======== Material

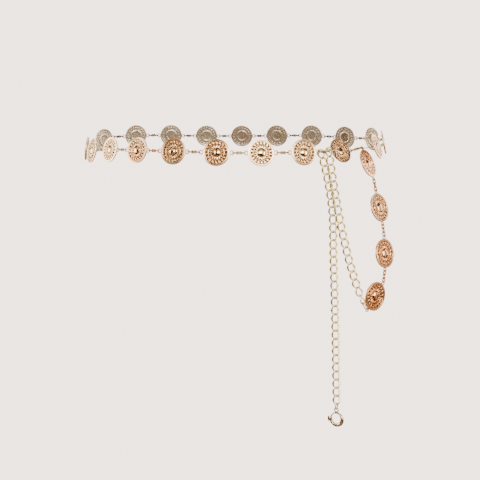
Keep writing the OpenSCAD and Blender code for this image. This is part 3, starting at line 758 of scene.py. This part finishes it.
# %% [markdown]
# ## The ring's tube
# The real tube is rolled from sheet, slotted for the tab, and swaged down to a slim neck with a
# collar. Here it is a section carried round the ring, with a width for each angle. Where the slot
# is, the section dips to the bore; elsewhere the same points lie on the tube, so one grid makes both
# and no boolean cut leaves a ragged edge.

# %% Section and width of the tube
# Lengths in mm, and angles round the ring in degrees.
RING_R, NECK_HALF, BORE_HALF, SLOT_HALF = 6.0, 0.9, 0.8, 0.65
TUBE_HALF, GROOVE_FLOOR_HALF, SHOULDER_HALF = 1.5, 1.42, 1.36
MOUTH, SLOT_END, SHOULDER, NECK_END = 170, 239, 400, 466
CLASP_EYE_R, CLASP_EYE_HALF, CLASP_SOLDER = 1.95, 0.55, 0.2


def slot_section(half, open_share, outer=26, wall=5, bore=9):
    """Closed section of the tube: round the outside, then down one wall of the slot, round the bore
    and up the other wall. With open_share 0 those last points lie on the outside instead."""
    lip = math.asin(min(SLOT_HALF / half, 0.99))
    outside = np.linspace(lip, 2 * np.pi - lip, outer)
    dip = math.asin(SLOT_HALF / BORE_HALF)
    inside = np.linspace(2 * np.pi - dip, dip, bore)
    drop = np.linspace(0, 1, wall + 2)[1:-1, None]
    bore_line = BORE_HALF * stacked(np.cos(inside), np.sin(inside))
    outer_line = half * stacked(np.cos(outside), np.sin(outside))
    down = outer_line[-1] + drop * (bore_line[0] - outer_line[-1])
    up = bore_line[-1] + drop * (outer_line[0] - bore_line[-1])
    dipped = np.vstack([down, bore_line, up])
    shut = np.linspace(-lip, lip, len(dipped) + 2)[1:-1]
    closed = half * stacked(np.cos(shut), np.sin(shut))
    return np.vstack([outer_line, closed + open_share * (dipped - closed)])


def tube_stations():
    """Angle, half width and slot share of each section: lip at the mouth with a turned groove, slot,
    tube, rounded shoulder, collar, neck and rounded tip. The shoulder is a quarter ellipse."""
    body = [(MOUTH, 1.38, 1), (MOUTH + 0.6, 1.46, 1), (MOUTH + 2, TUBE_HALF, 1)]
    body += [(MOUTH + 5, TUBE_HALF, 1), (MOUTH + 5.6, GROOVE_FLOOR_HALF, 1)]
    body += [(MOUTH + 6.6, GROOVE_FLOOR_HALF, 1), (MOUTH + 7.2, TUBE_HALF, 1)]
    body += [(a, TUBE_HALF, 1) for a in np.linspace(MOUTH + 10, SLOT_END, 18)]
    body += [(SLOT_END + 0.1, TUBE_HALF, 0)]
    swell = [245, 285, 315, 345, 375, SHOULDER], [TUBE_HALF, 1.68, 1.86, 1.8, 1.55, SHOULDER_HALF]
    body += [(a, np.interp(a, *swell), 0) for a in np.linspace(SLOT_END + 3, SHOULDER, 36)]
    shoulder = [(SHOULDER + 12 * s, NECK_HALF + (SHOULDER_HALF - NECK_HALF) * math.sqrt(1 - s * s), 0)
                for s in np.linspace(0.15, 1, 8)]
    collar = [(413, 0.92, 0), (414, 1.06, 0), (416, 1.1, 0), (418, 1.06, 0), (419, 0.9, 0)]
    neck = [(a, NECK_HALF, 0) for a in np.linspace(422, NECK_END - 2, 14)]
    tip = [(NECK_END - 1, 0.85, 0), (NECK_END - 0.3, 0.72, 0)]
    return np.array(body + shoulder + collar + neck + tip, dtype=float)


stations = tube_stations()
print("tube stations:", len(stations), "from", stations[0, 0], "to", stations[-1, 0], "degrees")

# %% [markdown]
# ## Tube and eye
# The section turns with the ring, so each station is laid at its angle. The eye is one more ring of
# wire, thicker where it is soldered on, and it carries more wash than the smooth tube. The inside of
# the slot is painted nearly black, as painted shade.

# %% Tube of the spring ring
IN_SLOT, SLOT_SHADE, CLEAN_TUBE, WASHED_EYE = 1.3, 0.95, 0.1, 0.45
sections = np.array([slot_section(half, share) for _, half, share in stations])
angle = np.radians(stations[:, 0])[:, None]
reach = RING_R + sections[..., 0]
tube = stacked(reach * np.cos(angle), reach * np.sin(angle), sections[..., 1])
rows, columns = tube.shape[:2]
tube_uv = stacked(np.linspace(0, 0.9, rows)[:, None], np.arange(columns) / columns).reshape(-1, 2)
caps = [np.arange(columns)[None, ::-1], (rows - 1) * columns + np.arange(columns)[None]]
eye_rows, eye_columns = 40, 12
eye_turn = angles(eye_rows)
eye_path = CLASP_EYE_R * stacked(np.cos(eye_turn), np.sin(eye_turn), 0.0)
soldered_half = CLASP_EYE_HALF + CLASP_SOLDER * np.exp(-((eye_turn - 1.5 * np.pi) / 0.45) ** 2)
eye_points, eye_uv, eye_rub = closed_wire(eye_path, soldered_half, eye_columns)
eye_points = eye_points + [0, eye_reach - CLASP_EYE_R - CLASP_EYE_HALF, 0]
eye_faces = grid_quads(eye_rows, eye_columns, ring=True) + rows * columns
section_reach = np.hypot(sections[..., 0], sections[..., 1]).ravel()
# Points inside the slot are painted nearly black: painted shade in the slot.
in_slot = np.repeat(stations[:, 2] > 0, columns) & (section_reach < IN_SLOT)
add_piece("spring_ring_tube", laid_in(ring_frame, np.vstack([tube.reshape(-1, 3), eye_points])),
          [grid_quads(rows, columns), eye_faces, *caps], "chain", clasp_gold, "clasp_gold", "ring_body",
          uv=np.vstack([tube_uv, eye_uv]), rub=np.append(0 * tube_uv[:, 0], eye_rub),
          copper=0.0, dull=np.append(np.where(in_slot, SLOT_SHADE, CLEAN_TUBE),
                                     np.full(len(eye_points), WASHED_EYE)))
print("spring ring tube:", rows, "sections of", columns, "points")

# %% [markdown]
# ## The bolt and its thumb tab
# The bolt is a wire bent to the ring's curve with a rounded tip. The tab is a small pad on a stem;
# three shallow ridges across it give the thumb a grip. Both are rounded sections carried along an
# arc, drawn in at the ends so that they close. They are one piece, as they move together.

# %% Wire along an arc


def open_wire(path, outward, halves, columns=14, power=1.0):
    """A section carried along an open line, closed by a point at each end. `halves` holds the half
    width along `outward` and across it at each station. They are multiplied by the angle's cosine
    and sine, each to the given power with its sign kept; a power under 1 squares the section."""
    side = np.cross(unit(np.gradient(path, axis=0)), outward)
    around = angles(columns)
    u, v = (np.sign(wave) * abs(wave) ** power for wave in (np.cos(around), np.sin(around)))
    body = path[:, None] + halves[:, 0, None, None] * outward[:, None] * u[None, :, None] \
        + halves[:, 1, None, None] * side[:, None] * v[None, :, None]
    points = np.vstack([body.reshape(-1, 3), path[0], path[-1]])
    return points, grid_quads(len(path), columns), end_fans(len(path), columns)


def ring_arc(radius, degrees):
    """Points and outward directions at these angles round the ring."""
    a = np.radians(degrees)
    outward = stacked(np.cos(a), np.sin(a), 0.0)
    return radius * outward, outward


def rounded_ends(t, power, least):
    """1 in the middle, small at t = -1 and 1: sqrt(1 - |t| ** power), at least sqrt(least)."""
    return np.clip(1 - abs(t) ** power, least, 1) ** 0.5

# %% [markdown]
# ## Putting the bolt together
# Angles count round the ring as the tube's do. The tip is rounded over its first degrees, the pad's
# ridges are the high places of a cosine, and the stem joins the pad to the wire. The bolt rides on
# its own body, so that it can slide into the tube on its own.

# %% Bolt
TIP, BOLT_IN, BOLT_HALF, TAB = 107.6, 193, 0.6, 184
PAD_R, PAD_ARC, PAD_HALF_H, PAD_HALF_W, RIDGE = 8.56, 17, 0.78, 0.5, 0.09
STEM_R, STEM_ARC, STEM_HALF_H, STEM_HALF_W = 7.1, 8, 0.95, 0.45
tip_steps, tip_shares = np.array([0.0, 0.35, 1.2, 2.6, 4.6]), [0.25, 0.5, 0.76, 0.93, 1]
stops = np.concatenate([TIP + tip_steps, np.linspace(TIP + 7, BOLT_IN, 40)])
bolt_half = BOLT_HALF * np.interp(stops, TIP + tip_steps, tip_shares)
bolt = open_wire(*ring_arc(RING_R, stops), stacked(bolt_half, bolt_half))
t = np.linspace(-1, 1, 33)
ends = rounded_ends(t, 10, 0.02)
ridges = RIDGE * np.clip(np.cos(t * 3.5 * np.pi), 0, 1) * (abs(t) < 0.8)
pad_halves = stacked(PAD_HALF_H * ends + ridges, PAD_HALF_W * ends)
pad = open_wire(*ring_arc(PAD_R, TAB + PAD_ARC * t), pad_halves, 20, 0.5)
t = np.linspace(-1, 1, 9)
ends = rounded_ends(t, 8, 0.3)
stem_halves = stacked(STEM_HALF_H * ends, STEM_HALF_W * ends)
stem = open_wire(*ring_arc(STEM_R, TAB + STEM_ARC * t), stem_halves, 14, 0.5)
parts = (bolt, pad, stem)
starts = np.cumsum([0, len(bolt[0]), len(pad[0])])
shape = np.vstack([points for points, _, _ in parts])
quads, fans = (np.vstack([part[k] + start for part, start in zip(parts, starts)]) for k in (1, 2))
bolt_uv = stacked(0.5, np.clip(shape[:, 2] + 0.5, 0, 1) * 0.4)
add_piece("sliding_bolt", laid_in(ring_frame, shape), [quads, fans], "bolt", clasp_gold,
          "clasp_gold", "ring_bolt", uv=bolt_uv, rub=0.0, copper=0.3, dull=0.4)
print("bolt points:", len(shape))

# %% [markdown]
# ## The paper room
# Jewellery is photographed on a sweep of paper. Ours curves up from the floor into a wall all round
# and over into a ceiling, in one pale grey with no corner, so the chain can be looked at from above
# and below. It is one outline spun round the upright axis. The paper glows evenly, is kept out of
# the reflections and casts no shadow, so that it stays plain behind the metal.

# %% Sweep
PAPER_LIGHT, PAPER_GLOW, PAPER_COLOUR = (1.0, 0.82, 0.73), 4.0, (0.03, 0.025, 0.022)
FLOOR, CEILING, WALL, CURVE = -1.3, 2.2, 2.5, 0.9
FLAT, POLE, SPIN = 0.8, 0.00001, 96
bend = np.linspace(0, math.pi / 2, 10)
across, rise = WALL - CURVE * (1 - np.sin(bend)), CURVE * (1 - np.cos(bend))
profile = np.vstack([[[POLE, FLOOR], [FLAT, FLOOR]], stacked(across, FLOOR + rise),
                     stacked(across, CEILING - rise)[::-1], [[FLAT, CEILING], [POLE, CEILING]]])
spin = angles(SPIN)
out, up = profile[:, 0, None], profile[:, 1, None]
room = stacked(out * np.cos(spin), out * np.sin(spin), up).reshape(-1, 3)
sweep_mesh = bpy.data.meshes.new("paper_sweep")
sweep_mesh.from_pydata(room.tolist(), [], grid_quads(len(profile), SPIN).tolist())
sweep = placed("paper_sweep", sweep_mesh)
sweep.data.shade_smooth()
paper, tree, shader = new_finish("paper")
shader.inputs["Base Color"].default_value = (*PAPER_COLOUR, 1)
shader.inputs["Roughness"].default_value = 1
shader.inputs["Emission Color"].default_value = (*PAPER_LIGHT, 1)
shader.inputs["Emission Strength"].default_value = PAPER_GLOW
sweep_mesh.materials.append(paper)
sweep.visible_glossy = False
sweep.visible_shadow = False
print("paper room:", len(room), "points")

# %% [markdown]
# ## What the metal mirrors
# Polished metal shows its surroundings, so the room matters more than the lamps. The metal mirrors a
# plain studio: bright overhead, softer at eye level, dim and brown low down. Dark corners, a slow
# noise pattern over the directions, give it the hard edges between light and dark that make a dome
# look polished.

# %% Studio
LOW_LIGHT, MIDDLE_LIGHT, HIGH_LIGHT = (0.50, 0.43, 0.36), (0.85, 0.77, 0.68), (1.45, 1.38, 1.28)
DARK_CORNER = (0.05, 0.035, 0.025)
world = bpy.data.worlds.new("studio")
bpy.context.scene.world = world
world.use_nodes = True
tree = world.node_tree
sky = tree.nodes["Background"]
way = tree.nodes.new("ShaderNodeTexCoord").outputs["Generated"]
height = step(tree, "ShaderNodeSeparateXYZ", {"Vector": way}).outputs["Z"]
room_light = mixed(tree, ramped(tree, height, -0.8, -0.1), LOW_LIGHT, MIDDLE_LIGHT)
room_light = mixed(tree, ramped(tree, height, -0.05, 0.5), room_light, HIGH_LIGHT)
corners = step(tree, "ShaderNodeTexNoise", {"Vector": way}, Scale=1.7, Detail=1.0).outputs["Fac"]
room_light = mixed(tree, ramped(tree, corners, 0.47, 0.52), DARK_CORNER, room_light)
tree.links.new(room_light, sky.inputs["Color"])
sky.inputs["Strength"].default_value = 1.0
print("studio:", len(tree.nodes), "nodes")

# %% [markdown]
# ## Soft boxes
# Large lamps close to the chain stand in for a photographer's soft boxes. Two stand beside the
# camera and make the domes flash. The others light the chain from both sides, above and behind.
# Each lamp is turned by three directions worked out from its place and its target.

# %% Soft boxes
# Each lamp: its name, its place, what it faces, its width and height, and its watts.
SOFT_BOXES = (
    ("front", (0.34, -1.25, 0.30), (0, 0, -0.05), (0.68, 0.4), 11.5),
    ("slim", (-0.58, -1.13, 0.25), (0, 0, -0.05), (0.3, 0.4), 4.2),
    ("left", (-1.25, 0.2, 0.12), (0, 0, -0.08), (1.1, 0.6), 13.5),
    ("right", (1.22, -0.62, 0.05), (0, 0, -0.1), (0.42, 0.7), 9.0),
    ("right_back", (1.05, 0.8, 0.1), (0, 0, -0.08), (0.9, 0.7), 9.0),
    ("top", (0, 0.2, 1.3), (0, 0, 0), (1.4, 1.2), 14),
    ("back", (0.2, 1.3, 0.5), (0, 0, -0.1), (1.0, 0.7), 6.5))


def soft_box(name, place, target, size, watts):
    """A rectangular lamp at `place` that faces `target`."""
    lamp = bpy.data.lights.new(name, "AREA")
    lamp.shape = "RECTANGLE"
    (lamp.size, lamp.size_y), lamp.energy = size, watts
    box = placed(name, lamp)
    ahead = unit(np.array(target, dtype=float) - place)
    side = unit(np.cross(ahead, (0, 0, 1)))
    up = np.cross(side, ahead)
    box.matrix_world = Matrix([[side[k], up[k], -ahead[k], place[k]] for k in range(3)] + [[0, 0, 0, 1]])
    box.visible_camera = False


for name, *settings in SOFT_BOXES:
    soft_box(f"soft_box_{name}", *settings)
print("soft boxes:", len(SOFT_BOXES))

================

▸ Problem statement: Please give an exact restatement of only the lines from the beginning of the material above to the line with "CLASP_EYE_R, CLASP_EYE_HALF, CLASP_SOLDER", inclusive.

▸ Reply to the exercise:
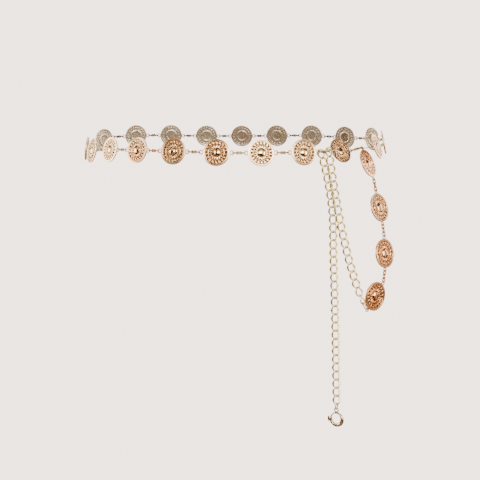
Keep writing the OpenSCAD and Blender code for this image. This is part 3, starting at line 758 of scene.py. This part finishes it.
# %% [markdown]
# ## The ring's tube
# The real tube is rolled from sheet, slotted for the tab, and swaged down to a slim neck with a
# collar. Here it is a section carried round the ring, with a width for each angle. Where the slot
# is, the section dips to the bore; elsewhere the same points lie on the tube, so one grid makes both
# and no boolean cut leaves a ragged edge.

# %% Section and width of the tube
# Lengths in mm, and angles round the ring in degrees.
RING_R, NECK_HALF, BORE_HALF, SLOT_HALF = 6.0, 0.9, 0.8, 0.65
TUBE_HALF, GROOVE_FLOOR_HALF, SHOULDER_HALF = 1.5, 1.42, 1.36
MOUTH, SLOT_END, SHOULDER, NECK_END = 170, 239, 400, 466
CLASP_EYE_R, CLASP_EYE_HALF, CLASP_SOLDER = 1.95, 0.55, 0.2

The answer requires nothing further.